Usually there are compatible ones that still give you some juice for 1-2 years at a small fraction of the price (of the original one).
If you worry about that, you can always buy an "official" battery in advance to be used 4-5 years later.
Speak for yourself, I've gained nothing but annoyance. (I'm willing to accept a theoretical greater good argument - but I'm not precisely sold)
Apple really fucked up by keeping the connector proprietary. Sure it helped them slim some phones but it didn't exactly help long term, and now we have a technologically inferior connector that took even longer to come to market.
I can't forgive Apple for that.
Good engineering, early to market, mired by greedy and short sighted businessmen.
Don't let them off that quickly. We've been making electrical connectors for well over a hundred years. There are books on high reliability connectors many hundreds of pages long. Connectors for aerospace, the military and industry have made connector technology highly advanced and connections very reliable.
Fact is USB connectors are shitty because they've been made as cheaply as possible—cheap manufacturing takes precedence over reliability and user ergonomics.
The trend of mass producing rock-bottom cheap connectors started in the early 1950s with that abominable super cheap RCA audio connector and it's continued ever since with consumer products.
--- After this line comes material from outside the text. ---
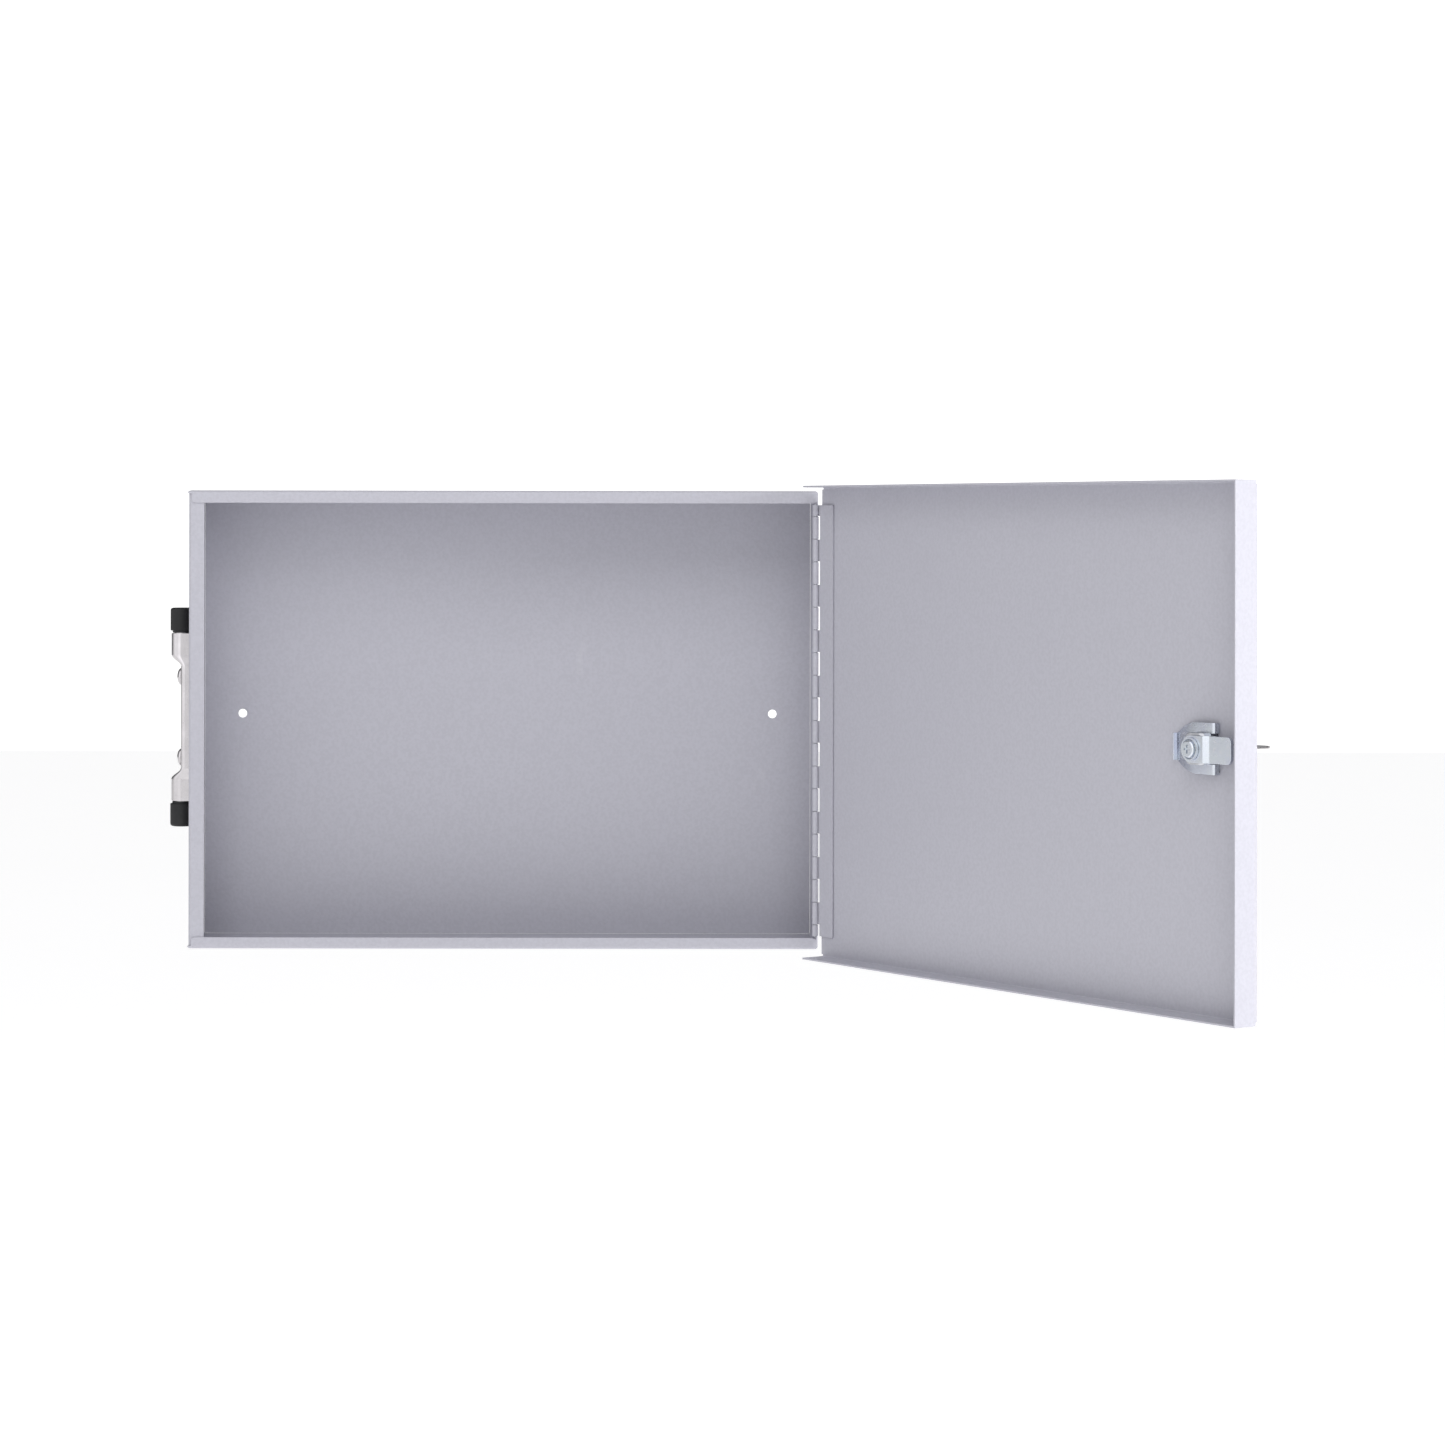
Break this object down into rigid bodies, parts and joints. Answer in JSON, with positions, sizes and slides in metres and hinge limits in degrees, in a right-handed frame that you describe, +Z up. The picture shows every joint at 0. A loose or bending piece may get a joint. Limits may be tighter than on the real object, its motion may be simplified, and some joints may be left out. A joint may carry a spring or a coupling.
{
  "type": "wall key cabinet",
  "caption": "Small wall-hung steel key cabinet with an overlapping door on a piano hinge, a cam lock with its key, and a folding side handle.",
  "frame": {"origin": "centre of the back panel's rear face, which lies against the wall", "axes": "+X to the right seen from the front, +Y into the wall, +Z up; the door is shown open"},
  "size_m": [0.5773, 0.3753, 0.264],
  "materials": {
    "painted_sheet": "fine hammertone grey enamel",
    "zinc_plate": "bright zinc plate",
    "chrome_plate": "polished",
    "brass": "machined",
    "spring_steel": "drawn wire",
    "nickel_plate": "nickel plate",
    "black_plastic": "moulded"
  },
  "bodies": {
    "cabinet": {"wall_ring": "painted_sheet", "back_panel": "painted_sheet", "hinge_body_leaf": "painted_sheet", "hinge_pin": "spring_steel", "handle_bracket": "nickel_plate", "handle_rivet_upper": "nickel_plate", "handle_rivet_lower": "nickel_plate"},
    "door": {"door_panel": "painted_sheet", "hinge_door_leaf": "painted_sheet", "lock_housing": "chrome_plate", "lock_clip": "zinc_plate"},
    "lock_core": {"lock_plug": "brass", "lock_cam": "zinc_plate", "cam_washer": "zinc_plate", "cam_screw": "zinc_plate", "wafer_spring_1": "spring_steel", "wafer_spring_2": "spring_steel", "wafer_spring_3": "spring_steel", "wafer_spring_4": "spring_steel"},
    "wafers": {"lock_wafer_1": "brass", "lock_wafer_2": "brass", "lock_wafer_3": "brass", "lock_wafer_4": "brass"},
    "key": {"key": "nickel_plate"},
    "handle": {"handle_grip": "black_plastic", "handle_pivot_upper": "nickel_plate", "handle_pivot_lower": "nickel_plate"}
  },
  "joints": [
    {"name": "door_hinge", "type": "hinge", "parent": "cabinet", "child": "door", "pos_m": [0.175, -0.0751, 0], "axis": [0, 0, 1], "range_deg": [-124, 56]},
    {"name": "lock_turn", "type": "hinge", "parent": "door", "child": "lock_core", "pos_m": [0.35361, -0.3399, 0], "axis": [-0.829, -0.5592, 0], "range_deg": [0, 90]},
    {"name": "key_slide", "type": "slide", "parent": "lock_core", "child": "key", "axis": [0.829, 0.5592, 0], "range_m": [0, 0.02]},
    {"name": "wafer_slide", "type": "slide", "parent": "lock_core", "child": "wafers", "axis": [-0.5592, 0.829, 0], "range_m": [0, 0.0005]},
    {"name": "handle_swing", "type": "hinge", "parent": "cabinet", "child": "handle", "pos_m": [-0.18345, -0.043, 0], "axis": [0, 0, 1], "range_deg": [0, 120]}
  ],
  "couplings": [
    {"joint": "wafer_slide", "follows": "key_slide", "ratio": 0.025}
  ]
}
There's no end of crappy designs, the F coaxial connector for antennas, the DIN audio connector, the Belling Lee coax and so on.
Trouble is too many consumers are prepared to tolerate the crap without complaining so it continues.
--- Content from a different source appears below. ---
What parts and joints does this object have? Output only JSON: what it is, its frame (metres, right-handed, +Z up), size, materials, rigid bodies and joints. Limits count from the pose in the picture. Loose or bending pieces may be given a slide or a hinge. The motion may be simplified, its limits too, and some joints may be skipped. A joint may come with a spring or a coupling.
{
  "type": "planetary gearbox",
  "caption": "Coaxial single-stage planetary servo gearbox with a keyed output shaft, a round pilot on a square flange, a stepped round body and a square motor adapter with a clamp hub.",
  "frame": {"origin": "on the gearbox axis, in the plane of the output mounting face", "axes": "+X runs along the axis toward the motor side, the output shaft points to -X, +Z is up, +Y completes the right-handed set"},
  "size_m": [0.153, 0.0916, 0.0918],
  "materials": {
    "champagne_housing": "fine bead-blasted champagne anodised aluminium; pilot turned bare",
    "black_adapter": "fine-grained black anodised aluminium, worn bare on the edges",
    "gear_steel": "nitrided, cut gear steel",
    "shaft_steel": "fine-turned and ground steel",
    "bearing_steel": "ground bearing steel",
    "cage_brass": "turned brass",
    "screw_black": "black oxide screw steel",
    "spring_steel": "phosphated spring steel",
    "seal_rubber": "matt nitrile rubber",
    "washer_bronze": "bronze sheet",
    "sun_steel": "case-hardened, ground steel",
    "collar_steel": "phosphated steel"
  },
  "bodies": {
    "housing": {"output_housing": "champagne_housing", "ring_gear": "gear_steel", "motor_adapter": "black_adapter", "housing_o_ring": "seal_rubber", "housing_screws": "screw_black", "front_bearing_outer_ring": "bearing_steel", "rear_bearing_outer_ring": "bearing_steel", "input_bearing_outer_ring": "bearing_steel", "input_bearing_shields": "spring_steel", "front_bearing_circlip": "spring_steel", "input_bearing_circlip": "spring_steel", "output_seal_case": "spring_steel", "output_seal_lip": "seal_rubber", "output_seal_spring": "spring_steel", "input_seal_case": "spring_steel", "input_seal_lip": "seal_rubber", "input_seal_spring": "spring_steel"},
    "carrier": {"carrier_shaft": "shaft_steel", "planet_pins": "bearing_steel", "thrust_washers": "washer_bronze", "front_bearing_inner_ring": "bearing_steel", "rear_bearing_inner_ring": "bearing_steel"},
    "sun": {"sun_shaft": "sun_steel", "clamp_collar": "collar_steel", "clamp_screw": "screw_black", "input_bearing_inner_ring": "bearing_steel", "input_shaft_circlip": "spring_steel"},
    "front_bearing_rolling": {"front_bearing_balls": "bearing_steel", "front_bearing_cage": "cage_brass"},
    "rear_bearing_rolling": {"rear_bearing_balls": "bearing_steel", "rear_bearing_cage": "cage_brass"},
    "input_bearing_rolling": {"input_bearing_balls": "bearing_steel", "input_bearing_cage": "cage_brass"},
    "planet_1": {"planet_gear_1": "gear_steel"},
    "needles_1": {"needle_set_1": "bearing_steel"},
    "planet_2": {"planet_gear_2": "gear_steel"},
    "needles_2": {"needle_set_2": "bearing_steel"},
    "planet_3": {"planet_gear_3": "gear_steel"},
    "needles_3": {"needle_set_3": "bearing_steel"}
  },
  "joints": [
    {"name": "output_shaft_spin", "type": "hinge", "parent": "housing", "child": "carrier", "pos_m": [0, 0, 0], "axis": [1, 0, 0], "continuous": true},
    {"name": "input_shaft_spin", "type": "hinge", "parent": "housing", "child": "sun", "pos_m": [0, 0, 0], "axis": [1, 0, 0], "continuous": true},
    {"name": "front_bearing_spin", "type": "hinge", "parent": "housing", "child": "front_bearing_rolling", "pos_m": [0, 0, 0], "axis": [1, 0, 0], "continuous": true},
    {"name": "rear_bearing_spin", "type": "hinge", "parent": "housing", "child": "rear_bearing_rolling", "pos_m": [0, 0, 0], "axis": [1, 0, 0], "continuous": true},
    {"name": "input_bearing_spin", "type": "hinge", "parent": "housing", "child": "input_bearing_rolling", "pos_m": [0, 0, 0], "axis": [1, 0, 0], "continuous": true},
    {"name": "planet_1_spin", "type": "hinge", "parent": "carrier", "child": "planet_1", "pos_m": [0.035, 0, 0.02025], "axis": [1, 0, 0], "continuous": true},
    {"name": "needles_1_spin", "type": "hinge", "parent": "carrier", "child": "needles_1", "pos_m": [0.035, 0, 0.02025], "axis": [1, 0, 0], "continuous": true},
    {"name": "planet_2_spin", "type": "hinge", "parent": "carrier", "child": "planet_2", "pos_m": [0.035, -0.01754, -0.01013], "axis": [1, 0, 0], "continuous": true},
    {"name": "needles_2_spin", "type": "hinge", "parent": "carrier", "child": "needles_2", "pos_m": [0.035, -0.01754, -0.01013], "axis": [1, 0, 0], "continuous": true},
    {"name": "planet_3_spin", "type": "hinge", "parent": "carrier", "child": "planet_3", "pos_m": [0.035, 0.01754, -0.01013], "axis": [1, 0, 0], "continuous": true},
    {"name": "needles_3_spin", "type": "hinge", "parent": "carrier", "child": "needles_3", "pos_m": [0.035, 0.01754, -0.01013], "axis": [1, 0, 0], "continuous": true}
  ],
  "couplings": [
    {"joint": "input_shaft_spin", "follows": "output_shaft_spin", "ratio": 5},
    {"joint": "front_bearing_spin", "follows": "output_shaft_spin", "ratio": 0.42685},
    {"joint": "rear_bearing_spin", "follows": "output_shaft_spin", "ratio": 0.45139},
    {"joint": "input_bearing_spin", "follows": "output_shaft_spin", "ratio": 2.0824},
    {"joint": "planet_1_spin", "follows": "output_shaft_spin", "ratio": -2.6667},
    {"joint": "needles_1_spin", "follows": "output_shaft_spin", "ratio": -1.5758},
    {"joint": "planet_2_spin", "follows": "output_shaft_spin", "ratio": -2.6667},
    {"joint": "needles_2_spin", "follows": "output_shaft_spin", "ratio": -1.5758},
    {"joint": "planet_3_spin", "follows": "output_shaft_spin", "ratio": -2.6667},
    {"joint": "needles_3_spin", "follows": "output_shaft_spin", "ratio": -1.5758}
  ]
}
I can personally speak to the seeming reliability of the springs on lightening, but thats anecdotal and would only apply to devices I’ve interacted with. Truthfully USB-C has been almost as reliable (only seen 2-3 ports with issues over literally hundreds, vs the 0 for lightning over a smaller sample).
I guess at some point the argument is moot, but I do like digging lint out of USB-C connectors a lot less- it is a lot more worrying to do.